- _Objective_
Write out the lines from the top of the material through the line with "and ringed face.", exactly and with nothing added.

╔══

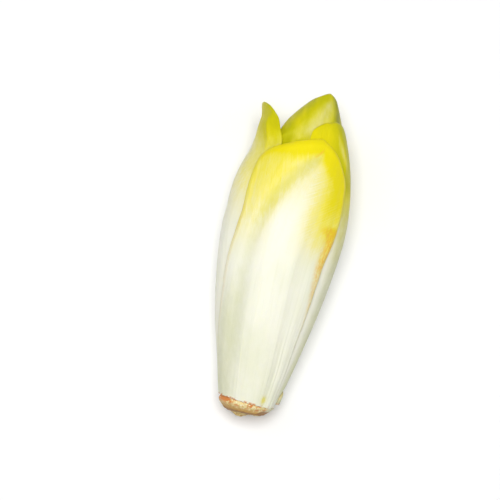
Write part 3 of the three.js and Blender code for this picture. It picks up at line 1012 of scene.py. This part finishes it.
def stem_material():
    """Cut root: orange scars under the leaves, a flecked bevel, a golden-brown cut and ringed face.

    level is the height above the cut in mm, share runs from the face's middle (0) to its rim (1), and
    turn goes from -90 to 270 degrees, so that its two ends meet underneath.
    """
    n = Nodes("endive_stem")
    level, share, turn = n.attribute("level"), n.attribute("share"), n.attribute("turn")
    cells = n.noise(n.stretched(0.9, 0.7, 0.9), 4.0, 0.6)
    blots = n.noise(n.stretched(0.5, 0.6, 0.5), 3.0, 0.6)
    flecks = n.noise(n.stretched(1.3, 1.3, 1.3), 3.0, 0.7)
    tint = n.mix(n.remap(cells, 0.35, 0.7), STEM_CREAM, STEM_STRAW)
    tint = n.mix(n.times(n.remap(flecks, 0.55, 0.66), 0.65), tint, CREAM_WHITE)
    lower = n.plus(level, n.stray(cells, 3.0))
    tint = n.mix(n.times(n.remap(lower, 3.0, 1.2), 0.9), tint, STEM_TAN)
    right_side = n.times(n.remap(turn, 56.0, 38.0), n.remap(turn, -32.0, -8.0))
    leafy = n.times(right_side, n.remap(level, 2.4, 3.6))
    tint = n.mix(n.times(leafy, 0.75), tint, GREEN_IVORY)
    upper = n.remap(level, 1.6, 3.4)
    left_corner = n.times(n.remap(turn, 118.0, 150.0), n.remap(turn, 215.0, 190.0))
    spread = n.plus(blots, n.times(n.times(left_corner, upper), 0.2))
    scars = n.times(n.remap(spread, 0.5, 0.57), upper)
    scars = n.times(scars, n.less(1.0, leafy))
    tint = n.mix(n.times(scars, 0.9), tint, SCAR_ORANGE)
    right_corner = n.times(n.remap(turn, 2.0, 16.0), n.remap(turn, 66.0, 50.0))
    worn = n.plus(level, n.stray(blots, 1.6))
    dark = n.remap(n.less(worn, n.times(right_corner, 2.4)), 1.3, 0.3)
    tint = n.mix(n.times(dark, 0.85), tint, SCAR_BROWN)

    rings = n.math("SINE", n.plus(n.times(share, 26.0), n.times(cells, 5.0)))
    face = n.mix(n.remap(rings, -0.6, 0.9, 0.0, 0.55), STEM_CREAM, STEM_TAN)
    spots = n.noise(n.stretched(0.8, 0.1, 0.8), 2.0)
    face = n.mix(n.times(n.remap(spots, 0.56, 0.64), 0.7), face, SCAR_BROWN)
    face = n.mix(n.remap(share, 0.78, 0.97, 0.0, 0.85), face, SCAR_BROWN)
    tint = n.mix(n.remap(share, 0.985, 0.96), tint, face)

    n.link(tint, n.shader.inputs["Base Color"])
    n.shader.inputs["Subsurface Weight"].default_value = 0.1
    n.shader.inputs["Subsurface Radius"].default_value = (1.0, 0.7, 0.3)
    n.shader.inputs["Subsurface Scale"].default_value = 1.0 * MM
    n.link(n.remap(cells, 0.2, 0.8, 0.5, 0.75), n.shader.inputs["Roughness"])
    n.link(n.bump(cells, 0.6, 0.5), n.shader.inputs["Normal"])
    return n.material


def floor_material():
    n = Nodes("pale_table")
    grain = n.noise(n.stretched(0.02, 0.02, 0.02), 3.0)
    n.link(n.mix(grain, TABLE_GREY, TABLE_WHITE), n.shader.inputs["Base Color"])
    n.shader.inputs["Roughness"].default_value = 0.7
    n.shader.inputs["Specular IOR Level"].default_value = 0.2
    return n.material


# ---- Build ----

MATERIALS = {
    "outer_leaf": leaf_material("endive_outer_leaf"),
    "crown_leaf": leaf_material("endive_crown_leaf"),
    "inner_leaf": leaf_material("endive_inner_leaf"),
    "stem": leaf_material("endive_trimmed_stub", foot=STUB_CUT),
}
for number, each in enumerate(LEAVES):
    leaf_piece(number, MATERIALS[each.slot])
stem_piece(stem_material())
heart_piece(MATERIALS["inner_leaf"])


# ---- Table, light and camera ----

CAMERA_ELEVATION = 83
CAMERA_ROLL = 10.7
CAMERA_LENS = 120
AIM_OFFSET = (-0.0133, -0.0016, 0.0014)
SENSOR = 36
VIEW_WIDTH = 0.229
TABLE_HALF_WIDTH = 3.0
WORLD_STRENGTH = 0.14
LAMPS_LOOK_AT = (0, 0, 0.03)
# Each lamp's name, place, width in metres and power in watts.
LAMPS = (
    ("key", (-0.05, 0.0, 1.2), 0.55, 11.4),
    ("fill_left", (-0.6, 0.2, 0.9), 0.8, 1.8),
    ("fill_right", (0.6, 0.0, 0.7), 0.6, 1),
)


def table_top():
    mesh = bpy.data.meshes.new("table_top")
    half = TABLE_HALF_WIDTH
    corners = [(-half, -half, 0), (half, -half, 0), (half, half, 0), (-half, half, 0)]
    mesh.from_pydata(corners, [], [(0, 1, 2, 3)])
    floor = bpy.data.objects.new("table_top", mesh)
    bpy.context.scene.collection.objects.link(floor)
    mesh.materials.append(floor_material())


def area_light(name, place, size, power):
    lamp = bpy.data.lights.new(name, "AREA")
    lamp.shape = "DISK"
    lamp.size = size
    lamp.energy = power
    light = bpy.data.objects.new(name, lamp)
    light.location = place
    light.rotation_mode = "QUATERNION"
    light.rotation_quaternion = (Vector(LAMPS_LOOK_AT) - Vector(place)).to_track_quat("-Z", "Y")
    bpy.context.scene.collection.objects.link(light)


def soft_world():
    world = bpy.data.worlds.new("studio")
    world.use_nodes = True
    background = world.node_tree.nodes["Background"]
    background.inputs["Color"].default_value = (1, 1, 1, 1)
    background.inputs["Strength"].default_value = WORLD_STRENGTH
    bpy.context.scene.world = world


def camera():
    """Looks down on the head, square to its axis, rolled so that it leans to the right."""
    data = bpy.data.cameras.new("camera")
    data.lens = CAMERA_LENS
    data.sensor_width = SENSOR
    data.clip_start = 0.05
    data.clip_end = 20
    eye = bpy.data.objects.new("camera", data)
    tilt = math.radians(CAMERA_ELEVATION)
    back = Vector((0, -math.cos(tilt), math.sin(tilt)))
    middle = (Vector(CAD_BOX[0]) + Vector(CAD_BOX[1])) / 2
    aim = middle + Vector(AIM_OFFSET)
    place = aim + back * (VIEW_WIDTH * CAMERA_LENS / SENSOR)
    look = (-back).to_track_quat("-Z", "Y").to_matrix().to_4x4()
    roll = Matrix.Rotation(math.radians(CAMERA_ROLL), 4, "Z")
    eye.matrix_world = Matrix.Translation(place) @ look @ roll
    bpy.context.scene.collection.objects.link(eye)
    bpy.context.scene.camera = eye


table_top()
soft_world()
for lamp in LAMPS:
    area_light(*lamp)
camera()
bpy.context.scene.view_settings.view_transform = "Standard"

╚══

- _Result of this task_
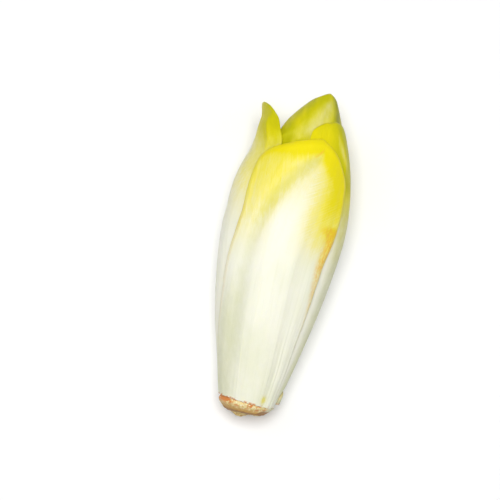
Write part 3 of the three.js and Blender code for this picture. It picks up at line 1012 of scene.py. This part finishes it.
def stem_material():
    """Cut root: orange scars under the leaves, a flecked bevel, a golden-brown cut and ringed face.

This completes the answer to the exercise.